Balancing the Risks and Rewards

While alternative lending offers a lifeline for those who need quick access to funds or do not qualify for traditional loans, it’s essential to weigh the potential risks against the rewards. Here are some tips for managing the process:

  • Do Your Research: Not all alternative lenders are the same. Look for reputable platforms and lenders with positive reviews and a solid track record. Read through the terms and conditions carefully to understand interest rates, fees, and repayment structures.
  • Understand Your Financial Position: Borrow only what you need and can realistically repay. Evaluate your business or personal financial situation thoroughly to ensure that taking on additional debt won’t put you at risk of default.
  • Consider the Long-Term Impact: While alternative loans may solve immediate cash flow problems, the long-term cost of high interest rates and fees can affect your financial health. Weigh the short-term benefits against the long-term impact on your finances.
  • Explore Other Options: Before committing to alternative lending, explore other financing options such as personal savings, friends and family, or even government grants. These may offer more favorable terms and fewer risks.

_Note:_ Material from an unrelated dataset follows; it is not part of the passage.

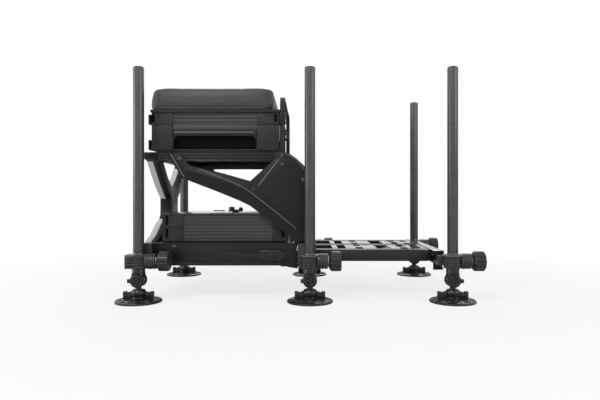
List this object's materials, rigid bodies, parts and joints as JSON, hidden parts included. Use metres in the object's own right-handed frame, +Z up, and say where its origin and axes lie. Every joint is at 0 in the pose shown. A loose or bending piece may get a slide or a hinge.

Alternative lending has opened up new opportunities for individuals and businesses who may not have access to traditional banking solutions. Its flexibility, speed, and accessibility make it an attractive option for those in need of quick financing. However, the risks associated with higher interest rates, shorter repayment terms, and potential hidden fees mean that borrowers must be cautious. By carefully assessing both the risks and rewards, borrowers can make informed decisions that support their financial goals without jeopardizing their future financial stability.